Look below for the line containing "The FreeCAD and" and the line containing "flat_angle = math.radians(0.6)"; repeat exactly those two lines and all lines between them, and nothing else.

** START OF TASK DATA **

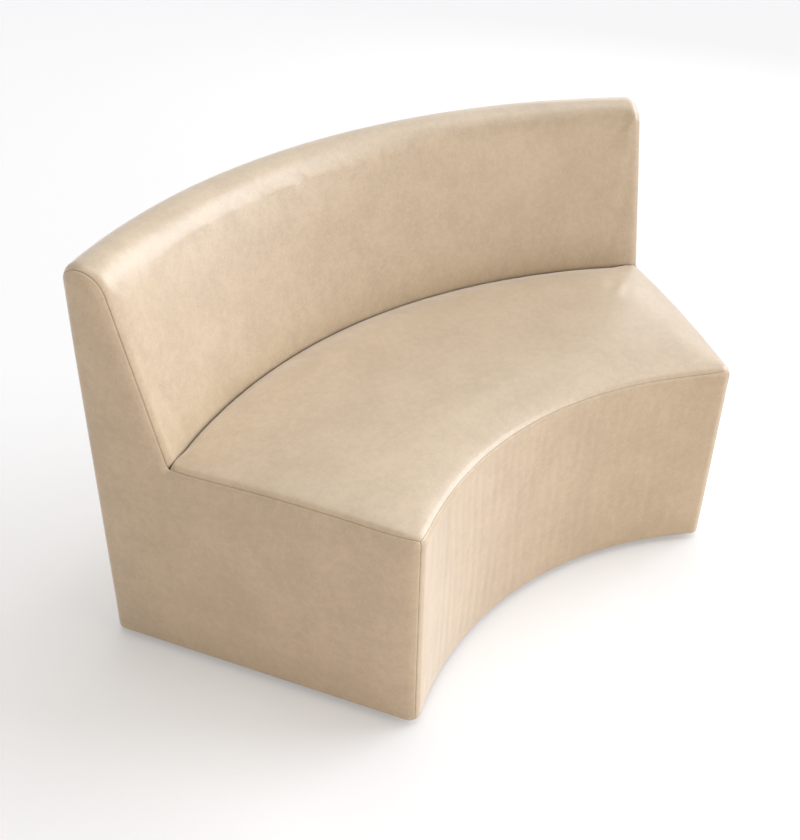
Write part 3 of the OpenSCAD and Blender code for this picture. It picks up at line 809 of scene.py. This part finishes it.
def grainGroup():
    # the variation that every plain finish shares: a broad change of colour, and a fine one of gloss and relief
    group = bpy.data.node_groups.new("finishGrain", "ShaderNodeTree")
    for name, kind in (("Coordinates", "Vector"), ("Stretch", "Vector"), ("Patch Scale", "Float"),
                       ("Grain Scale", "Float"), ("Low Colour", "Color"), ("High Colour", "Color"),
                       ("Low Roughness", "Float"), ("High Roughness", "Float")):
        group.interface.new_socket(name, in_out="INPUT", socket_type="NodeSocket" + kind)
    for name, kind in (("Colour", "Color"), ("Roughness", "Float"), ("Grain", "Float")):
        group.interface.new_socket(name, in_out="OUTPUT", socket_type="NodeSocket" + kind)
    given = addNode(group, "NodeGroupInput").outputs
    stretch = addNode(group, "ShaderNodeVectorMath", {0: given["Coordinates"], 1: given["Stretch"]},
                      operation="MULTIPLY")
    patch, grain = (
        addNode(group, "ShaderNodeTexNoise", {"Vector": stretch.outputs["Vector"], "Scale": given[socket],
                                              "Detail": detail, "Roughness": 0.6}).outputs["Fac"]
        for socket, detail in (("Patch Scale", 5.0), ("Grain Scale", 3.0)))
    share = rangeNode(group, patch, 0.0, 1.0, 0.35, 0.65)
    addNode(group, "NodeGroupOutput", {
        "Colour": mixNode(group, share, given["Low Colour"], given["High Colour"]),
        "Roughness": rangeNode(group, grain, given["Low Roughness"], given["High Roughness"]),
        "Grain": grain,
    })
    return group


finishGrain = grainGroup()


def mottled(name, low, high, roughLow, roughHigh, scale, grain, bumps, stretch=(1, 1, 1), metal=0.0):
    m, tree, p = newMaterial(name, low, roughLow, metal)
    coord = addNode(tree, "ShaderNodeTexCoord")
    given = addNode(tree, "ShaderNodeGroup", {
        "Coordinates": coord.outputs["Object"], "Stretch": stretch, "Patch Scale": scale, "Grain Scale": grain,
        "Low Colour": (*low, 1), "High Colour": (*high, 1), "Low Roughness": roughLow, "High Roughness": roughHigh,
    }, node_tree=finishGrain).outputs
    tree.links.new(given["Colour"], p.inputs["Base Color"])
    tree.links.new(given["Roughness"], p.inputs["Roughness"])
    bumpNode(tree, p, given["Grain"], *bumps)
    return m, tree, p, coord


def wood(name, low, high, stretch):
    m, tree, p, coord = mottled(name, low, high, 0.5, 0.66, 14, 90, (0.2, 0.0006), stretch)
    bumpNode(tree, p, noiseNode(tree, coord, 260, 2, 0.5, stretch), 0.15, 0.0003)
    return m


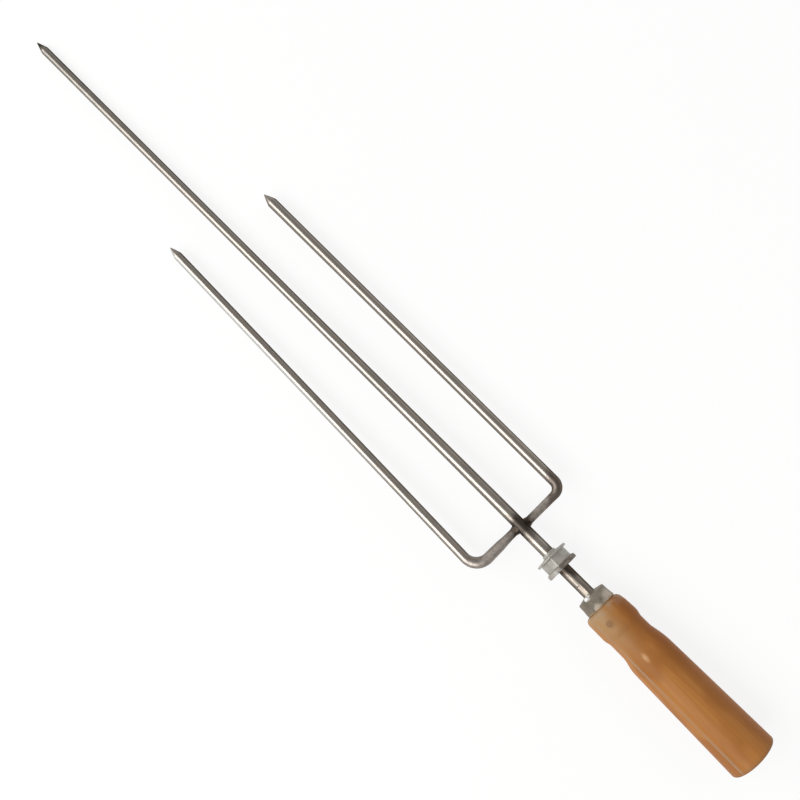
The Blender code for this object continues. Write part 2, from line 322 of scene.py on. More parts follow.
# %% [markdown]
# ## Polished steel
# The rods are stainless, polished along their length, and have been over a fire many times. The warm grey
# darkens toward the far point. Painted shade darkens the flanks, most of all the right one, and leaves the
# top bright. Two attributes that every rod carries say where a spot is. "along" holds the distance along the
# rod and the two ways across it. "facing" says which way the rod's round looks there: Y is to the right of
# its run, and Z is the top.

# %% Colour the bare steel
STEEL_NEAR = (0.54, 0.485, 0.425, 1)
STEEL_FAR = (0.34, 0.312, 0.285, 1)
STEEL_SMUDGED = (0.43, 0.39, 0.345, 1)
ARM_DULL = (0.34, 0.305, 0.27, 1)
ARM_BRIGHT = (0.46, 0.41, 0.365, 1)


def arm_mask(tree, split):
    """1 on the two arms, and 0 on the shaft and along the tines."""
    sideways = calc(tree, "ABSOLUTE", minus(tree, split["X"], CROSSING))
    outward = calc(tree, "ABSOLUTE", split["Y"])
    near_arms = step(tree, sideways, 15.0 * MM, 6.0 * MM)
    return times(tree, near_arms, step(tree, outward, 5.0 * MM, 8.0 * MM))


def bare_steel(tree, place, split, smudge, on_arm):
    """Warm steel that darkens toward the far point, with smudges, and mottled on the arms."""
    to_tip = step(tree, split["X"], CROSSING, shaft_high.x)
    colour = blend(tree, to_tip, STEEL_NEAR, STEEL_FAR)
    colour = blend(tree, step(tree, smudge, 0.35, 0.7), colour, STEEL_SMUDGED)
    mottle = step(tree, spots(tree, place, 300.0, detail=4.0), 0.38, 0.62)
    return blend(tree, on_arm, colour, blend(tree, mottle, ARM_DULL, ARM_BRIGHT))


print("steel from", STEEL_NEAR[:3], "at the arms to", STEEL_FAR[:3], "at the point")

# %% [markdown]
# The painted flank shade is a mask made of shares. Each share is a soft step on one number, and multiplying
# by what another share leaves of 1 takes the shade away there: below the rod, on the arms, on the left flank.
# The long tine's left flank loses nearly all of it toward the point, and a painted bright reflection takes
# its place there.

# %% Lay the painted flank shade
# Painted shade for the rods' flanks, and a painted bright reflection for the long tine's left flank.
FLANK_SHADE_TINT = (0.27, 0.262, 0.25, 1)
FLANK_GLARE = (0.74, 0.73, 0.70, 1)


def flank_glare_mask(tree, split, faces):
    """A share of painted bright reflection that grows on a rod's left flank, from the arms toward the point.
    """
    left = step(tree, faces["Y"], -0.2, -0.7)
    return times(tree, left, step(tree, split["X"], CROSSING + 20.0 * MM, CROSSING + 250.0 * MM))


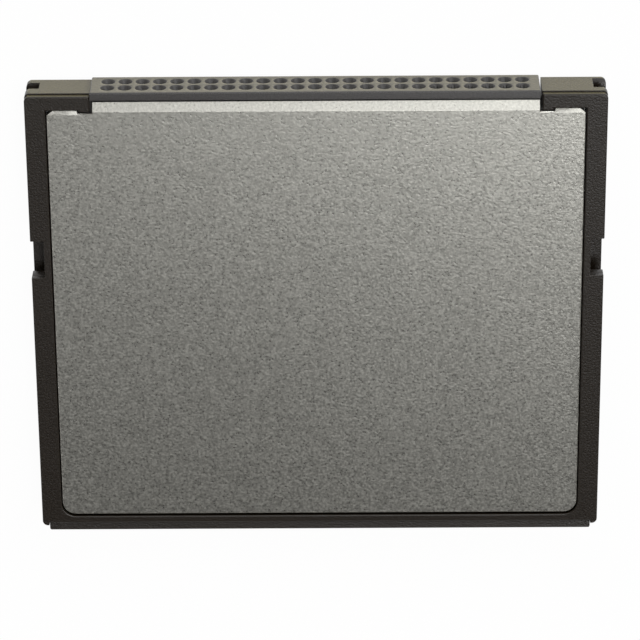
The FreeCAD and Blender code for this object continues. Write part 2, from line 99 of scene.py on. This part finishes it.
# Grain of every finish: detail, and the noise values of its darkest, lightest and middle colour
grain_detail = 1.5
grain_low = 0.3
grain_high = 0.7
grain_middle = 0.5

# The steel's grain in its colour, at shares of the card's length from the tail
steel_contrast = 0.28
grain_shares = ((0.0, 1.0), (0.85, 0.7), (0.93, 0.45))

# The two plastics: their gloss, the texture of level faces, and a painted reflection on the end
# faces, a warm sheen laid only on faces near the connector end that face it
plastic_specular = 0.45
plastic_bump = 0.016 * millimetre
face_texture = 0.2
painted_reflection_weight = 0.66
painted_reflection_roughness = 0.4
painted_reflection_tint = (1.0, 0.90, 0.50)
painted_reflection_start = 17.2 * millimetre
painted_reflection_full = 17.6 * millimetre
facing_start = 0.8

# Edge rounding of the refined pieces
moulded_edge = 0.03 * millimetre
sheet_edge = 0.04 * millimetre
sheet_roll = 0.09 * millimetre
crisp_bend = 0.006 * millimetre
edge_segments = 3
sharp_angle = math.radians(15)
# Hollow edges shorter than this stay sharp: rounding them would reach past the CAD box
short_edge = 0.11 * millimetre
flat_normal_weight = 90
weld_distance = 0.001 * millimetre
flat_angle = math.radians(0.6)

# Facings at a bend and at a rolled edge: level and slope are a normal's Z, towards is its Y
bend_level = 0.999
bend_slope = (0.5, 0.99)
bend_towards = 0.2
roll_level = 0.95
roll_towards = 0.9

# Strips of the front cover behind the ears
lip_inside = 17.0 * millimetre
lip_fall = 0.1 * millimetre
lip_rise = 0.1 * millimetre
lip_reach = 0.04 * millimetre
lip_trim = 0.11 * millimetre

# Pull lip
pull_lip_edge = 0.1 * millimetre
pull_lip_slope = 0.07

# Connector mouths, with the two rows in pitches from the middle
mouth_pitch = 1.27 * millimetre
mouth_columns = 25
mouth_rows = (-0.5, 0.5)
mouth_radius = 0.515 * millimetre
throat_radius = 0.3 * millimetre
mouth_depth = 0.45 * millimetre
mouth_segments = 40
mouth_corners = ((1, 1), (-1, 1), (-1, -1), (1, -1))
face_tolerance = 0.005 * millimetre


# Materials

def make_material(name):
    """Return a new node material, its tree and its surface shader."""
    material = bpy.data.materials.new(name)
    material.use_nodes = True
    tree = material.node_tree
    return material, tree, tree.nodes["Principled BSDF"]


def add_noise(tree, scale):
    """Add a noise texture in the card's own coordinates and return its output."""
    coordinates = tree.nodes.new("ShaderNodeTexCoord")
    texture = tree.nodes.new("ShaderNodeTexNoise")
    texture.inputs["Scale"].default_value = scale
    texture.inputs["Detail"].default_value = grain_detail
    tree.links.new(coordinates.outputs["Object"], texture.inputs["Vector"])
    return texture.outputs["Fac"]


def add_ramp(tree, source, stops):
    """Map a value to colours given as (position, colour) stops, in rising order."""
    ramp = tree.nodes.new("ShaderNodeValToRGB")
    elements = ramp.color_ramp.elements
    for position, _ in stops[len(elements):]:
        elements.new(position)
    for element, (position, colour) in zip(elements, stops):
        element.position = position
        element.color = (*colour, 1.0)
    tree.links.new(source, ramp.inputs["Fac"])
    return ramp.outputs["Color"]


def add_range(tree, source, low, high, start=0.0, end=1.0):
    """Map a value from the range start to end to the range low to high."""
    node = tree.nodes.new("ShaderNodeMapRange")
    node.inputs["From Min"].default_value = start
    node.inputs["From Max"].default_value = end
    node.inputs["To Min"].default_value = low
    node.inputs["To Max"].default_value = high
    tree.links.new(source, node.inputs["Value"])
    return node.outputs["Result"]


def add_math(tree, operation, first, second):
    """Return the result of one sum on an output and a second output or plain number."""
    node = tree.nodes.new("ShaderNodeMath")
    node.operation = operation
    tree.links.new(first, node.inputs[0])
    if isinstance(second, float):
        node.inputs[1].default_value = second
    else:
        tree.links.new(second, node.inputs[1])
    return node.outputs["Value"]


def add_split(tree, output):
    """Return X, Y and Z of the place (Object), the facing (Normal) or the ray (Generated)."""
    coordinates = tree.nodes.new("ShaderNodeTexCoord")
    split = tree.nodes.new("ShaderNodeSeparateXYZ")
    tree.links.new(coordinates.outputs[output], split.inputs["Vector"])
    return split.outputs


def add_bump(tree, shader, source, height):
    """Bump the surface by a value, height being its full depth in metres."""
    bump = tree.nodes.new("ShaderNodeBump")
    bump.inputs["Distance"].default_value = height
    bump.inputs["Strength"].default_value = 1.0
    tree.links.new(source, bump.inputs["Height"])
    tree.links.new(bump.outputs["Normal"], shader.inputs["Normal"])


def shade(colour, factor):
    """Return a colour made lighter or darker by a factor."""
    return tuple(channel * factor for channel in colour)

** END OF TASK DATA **

ANSWER TO THE TASK:
The FreeCAD and Blender code for this object continues. Write part 2, from line 99 of scene.py on. This part finishes it.
# Grain of every finish: detail, and the noise values of its darkest, lightest and middle colour
grain_detail = 1.5
grain_low = 0.3
grain_high = 0.7
grain_middle = 0.5

# The steel's grain in its colour, at shares of the card's length from the tail
steel_contrast = 0.28
grain_shares = ((0.0, 1.0), (0.85, 0.7), (0.93, 0.45))

# The two plastics: their gloss, the texture of level faces, and a painted reflection on the end
# faces, a warm sheen laid only on faces near the connector end that face it
plastic_specular = 0.45
plastic_bump = 0.016 * millimetre
face_texture = 0.2
painted_reflection_weight = 0.66
painted_reflection_roughness = 0.4
painted_reflection_tint = (1.0, 0.90, 0.50)
painted_reflection_start = 17.2 * millimetre
painted_reflection_full = 17.6 * millimetre
facing_start = 0.8

# Edge rounding of the refined pieces
moulded_edge = 0.03 * millimetre
sheet_edge = 0.04 * millimetre
sheet_roll = 0.09 * millimetre
crisp_bend = 0.006 * millimetre
edge_segments = 3
sharp_angle = math.radians(15)
# Hollow edges shorter than this stay sharp: rounding them would reach past the CAD box
short_edge = 0.11 * millimetre
flat_normal_weight = 90
weld_distance = 0.001 * millimetre
flat_angle = math.radians(0.6)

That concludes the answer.